Goal of the exercise> Go through the listing below and gather every line with the word "that".

Collected data>
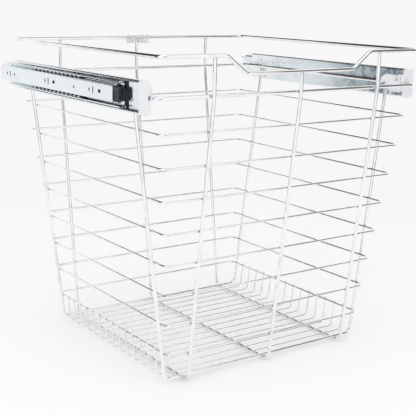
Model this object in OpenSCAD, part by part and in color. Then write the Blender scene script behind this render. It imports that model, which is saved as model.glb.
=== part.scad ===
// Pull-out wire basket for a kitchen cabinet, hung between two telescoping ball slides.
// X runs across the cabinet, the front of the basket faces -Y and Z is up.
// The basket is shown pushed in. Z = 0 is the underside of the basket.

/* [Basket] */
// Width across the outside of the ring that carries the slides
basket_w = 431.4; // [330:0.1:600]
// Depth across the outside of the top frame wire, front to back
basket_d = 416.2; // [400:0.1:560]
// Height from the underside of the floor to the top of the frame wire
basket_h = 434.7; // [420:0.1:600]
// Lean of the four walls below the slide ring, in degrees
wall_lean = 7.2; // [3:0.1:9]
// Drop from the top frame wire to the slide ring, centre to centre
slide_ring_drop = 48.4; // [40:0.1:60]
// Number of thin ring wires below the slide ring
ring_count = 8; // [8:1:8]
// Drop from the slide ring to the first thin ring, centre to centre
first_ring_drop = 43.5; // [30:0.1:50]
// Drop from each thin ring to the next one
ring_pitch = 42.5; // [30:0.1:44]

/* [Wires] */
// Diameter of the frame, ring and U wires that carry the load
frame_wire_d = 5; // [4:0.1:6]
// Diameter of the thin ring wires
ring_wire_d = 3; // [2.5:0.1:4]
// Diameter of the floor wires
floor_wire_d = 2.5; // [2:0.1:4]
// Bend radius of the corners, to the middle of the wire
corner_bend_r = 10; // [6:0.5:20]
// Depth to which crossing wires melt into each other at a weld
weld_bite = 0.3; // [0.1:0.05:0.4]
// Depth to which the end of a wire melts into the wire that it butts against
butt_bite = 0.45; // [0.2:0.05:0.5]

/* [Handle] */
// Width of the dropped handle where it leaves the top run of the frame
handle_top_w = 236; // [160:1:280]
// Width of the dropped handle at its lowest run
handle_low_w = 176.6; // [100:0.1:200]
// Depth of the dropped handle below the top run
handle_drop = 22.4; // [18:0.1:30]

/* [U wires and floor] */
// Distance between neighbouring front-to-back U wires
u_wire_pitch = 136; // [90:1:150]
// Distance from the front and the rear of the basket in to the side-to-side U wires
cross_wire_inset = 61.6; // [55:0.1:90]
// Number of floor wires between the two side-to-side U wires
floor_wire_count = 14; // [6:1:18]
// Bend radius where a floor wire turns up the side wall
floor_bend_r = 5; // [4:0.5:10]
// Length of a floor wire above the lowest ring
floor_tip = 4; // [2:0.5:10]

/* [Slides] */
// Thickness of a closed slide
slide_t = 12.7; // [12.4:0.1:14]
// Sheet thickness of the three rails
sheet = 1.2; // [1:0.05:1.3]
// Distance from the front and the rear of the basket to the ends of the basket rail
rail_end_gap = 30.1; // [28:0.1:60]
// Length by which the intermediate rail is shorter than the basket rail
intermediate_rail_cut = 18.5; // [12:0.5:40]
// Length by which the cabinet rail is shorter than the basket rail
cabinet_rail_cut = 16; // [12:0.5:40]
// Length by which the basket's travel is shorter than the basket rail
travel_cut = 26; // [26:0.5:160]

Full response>
Model this object in OpenSCAD, part by part and in color. Then write the Blender scene script behind this render. It imports that model, which is saved as model.glb.
// Width across the outside of the ring that carries the slides
// Diameter of the frame, ring and U wires that carry the load
// Depth to which the end of a wire melts into the wire that it butts against